In the listing that follows, how many lines contain the string "type"? Provide only the number.

-=-=-

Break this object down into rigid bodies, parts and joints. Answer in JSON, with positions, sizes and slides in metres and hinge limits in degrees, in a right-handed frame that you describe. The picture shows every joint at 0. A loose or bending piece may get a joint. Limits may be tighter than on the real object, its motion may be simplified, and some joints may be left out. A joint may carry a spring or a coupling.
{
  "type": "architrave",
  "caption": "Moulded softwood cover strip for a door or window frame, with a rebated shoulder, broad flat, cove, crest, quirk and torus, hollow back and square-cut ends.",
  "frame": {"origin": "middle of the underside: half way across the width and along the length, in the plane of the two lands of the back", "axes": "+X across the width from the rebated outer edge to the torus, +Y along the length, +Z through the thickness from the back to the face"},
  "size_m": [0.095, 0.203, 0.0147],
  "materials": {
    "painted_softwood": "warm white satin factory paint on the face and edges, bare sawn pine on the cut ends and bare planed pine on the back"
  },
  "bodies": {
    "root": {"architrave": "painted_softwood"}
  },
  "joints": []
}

-=-=-

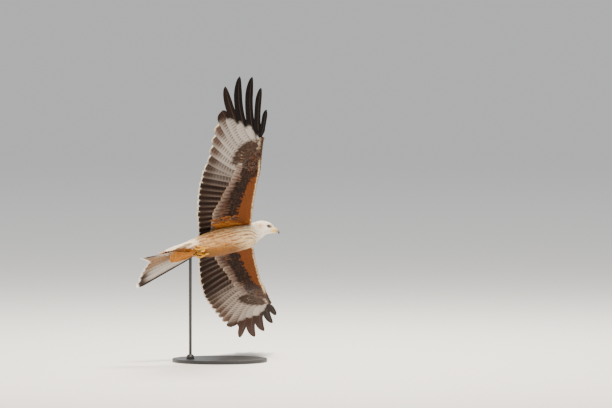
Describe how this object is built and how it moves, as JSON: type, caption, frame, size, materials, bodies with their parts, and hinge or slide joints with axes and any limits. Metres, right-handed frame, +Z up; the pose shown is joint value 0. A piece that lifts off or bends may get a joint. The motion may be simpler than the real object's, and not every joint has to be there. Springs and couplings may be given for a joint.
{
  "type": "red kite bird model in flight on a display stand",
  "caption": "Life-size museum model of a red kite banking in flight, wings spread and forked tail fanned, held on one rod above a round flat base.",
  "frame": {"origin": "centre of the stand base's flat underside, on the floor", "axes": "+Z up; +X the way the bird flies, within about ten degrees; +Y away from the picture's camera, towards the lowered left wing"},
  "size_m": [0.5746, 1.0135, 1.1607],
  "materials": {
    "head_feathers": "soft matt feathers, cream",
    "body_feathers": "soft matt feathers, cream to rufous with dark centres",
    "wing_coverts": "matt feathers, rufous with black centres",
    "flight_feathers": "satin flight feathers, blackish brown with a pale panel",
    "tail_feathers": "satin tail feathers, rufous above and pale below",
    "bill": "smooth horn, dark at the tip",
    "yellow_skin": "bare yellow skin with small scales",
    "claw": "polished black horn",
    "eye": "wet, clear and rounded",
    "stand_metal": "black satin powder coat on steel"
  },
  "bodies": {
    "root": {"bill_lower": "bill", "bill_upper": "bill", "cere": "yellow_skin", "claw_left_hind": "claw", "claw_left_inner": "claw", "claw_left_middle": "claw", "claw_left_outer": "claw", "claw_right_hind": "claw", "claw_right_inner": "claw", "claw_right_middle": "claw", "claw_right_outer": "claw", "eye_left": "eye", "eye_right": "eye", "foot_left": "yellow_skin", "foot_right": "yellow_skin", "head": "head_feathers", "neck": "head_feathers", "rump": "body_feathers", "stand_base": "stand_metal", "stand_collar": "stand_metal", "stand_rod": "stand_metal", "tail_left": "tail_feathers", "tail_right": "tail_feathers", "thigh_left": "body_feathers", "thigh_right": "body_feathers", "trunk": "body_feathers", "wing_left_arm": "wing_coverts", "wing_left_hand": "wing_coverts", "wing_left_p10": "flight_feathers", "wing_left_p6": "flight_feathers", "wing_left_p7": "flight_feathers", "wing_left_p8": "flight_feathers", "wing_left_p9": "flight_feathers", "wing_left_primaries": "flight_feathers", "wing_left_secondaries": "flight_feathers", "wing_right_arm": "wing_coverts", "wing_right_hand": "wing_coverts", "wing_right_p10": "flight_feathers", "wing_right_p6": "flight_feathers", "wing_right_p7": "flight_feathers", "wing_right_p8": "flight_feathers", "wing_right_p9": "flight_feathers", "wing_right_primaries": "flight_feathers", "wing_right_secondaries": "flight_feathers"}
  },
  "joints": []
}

-=-=-

### Completed exercise
3